Fender's original habeas petition challenged the Virginia parole statute in general and the DOC's "ineligibility determination" in particular on several different grounds: (1) that Sec. 53.1-151(B) was "unconstitutionally vague"; (2) that the imposition of a sentence of life imprisonment without possibility of parole constituted "cruel and unusual punishment" for the crime of escape; (3) that the "additional sentence" for which Sec. 53.1-151(B) provided was imposed without due process; (4) that Sec. 53.1-151(B) violated the equal protection clause of the fourteenth amendment, inasmuch as it did not apply to the "large majority" of escapees; and (5) that, as applied, Sec. 53.1-151(B) permitted the imposition of "retroactive" sentences, in violation of the ex post facto clause. On this appeal, Fender pursues only the last of these five claims

2 U.S. Const. art. I, Sec. 10, cl. 1.


Here, as in Beebe, the punishment for the later crime was a fixed term of imprisonment: three years. Indeed, the Virginia Code limits the maximum sentence on any escape conviction to five years imprisonment. Va.Code Secs. 18.2-478 and 18.2-10(f). Under the applicable penal statute, therefore, Fender simply could not have been sentenced on the 1987 escape conviction to "life without possibility of parole"--though that is precisely what the respondent contends was the effect of the 1985 amendments to the parole eligibility statute. Had the Virginia General Assembly chosen to do so, it could have enacted a pure "recidivist" statute and enhanced the penalty for escape by amending Sec. 18.2-478. It did not, however, and instead enacted legislation which here had the impermissible effect of enhancing punishment for a prior offense

We think it worthy of note that the state has changed its position on this question.
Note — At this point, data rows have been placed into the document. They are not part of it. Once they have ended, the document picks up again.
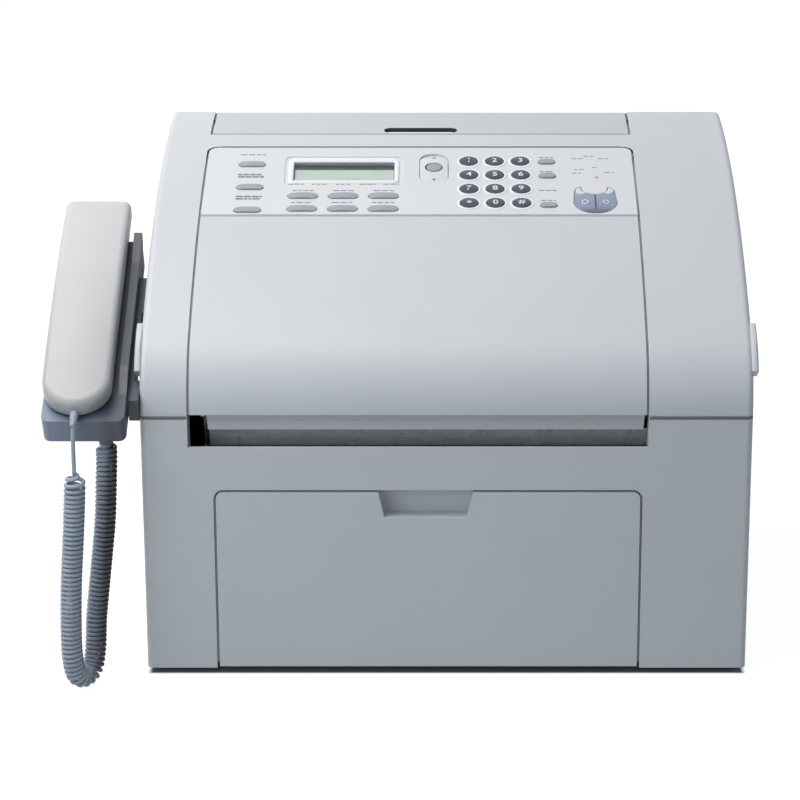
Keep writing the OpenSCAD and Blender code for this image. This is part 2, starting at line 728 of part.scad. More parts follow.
module front_cover() {
  x0 = cover_x0 + gap;
  x1 = cover_x1 - gap;
  y1 = cover_back - back_gap;
  rim = 1.1;
  color(c_case) {
    difference() {
      from_front() intersection() {
        union() {
          top_layer(0, wall, x0, x1, -over, y1);
          for (x = [x0, x1 - wall]) top_layer(0, flange, x, x + wall, -over, y1);
          top_layer(0, flange, x0, x1, y1 - wall, y1);
          for (x = [-110, -30, 50]) top_layer(0, 7, x, x + 1.6, -over, y1 - 80);
        }
        translate([0, 0, seam_z + seam_gap]) linear_extrude(body_h) cover_plan(gap, back_gap - gap);
      }
      on_panel() translate([cover_x0, -panel_half, -panel_t - seat]) cube([cover_w, panel_len * 2, 40]);
      // pocket of the keys' feet
      on_panel() translate([x0 + wall + rim, rim - panel_half, bed_z + 1])
        cube([x1 - x0 - 2 * (wall + rim), panel_len - 5 * rim, 40]);
    }
    // bed under the panel
    intersection() {
      on_panel() translate([cover_x0, -panel_half - 1, bed_z]) cube([cover_w, panel_len + 40, 2]);
      from_front() translate([0, 0, seam_z]) linear_extrude(body_h) cover_plan(gap + wall / 2, back_gap - gap);
    }
    on_panel() translate([x0 + wall / 2, -panel_half - 1, bed_z])
      cube([x1 - x0 - wall, rim + 1, -bed_z - panel_t - seat]);
    // posts of the navigation key's pins
    on_panel() for (s = [-1, 1]) translate([nav_at.x + s * nav_pin.x, nav_at.y, 0]) difference() {
      translate([-0.8, -3, bed_z + 1]) cube([1.6, 6, -bed_z - 1 - panel_t - 0.4]);
      translate([0, 0, nav_pin.z]) bar_x(-3, 3, nav_pin.y + pin_gap);
    }
    // curved lip behind the output slot
    from_front() translate([lip_x[0], 0, seam_z]) rotate([90, 0, 90]) linear_extrude(lip_x[1] - lip_x[0])
      polygon([
        [1.5, 2.4], [4, -0.6], [6.4, -3.4], [8.6, -6], [9.6, -9], [9.8, -12.2],
        [11.6, -12.2], [11.4, -8.6], [10.4, -5], [8.2, -1.8], [6.8, 1], [6.8, 4.4], [1.5, 4.4]
      ]);
    // hinge pins at the lower corners
    from_front() translate([0, hinge_y, hinge_z]) {
      bar_x(cover_x0 - wall - 1, x0 + 6, hinge_pin_r);
      bar_x(x1 - 6, cover_x1 + wall + 1, hinge_pin_r);
    }
  }
}

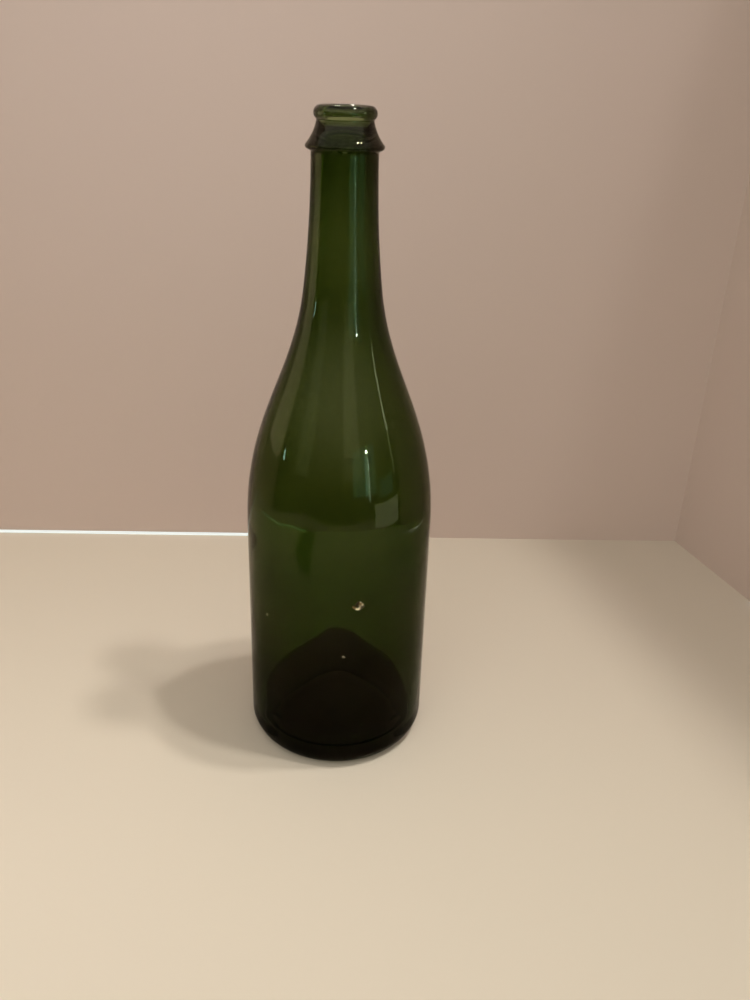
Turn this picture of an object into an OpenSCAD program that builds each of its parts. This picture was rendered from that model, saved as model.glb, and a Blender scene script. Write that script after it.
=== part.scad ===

In the district court, the state argued that the petitioner's "sole punishment for escape was a sentence of three years.... He did not receive a sentence of life for the escape, [but instead] received a sentence of three years." Joint Appendix at 15-16. As indicated, however, the state now claims that the revocation under Sec. 53.1-151(B) of Fender's parole eligibility constituted an "additional punishment" for the 1987 escape.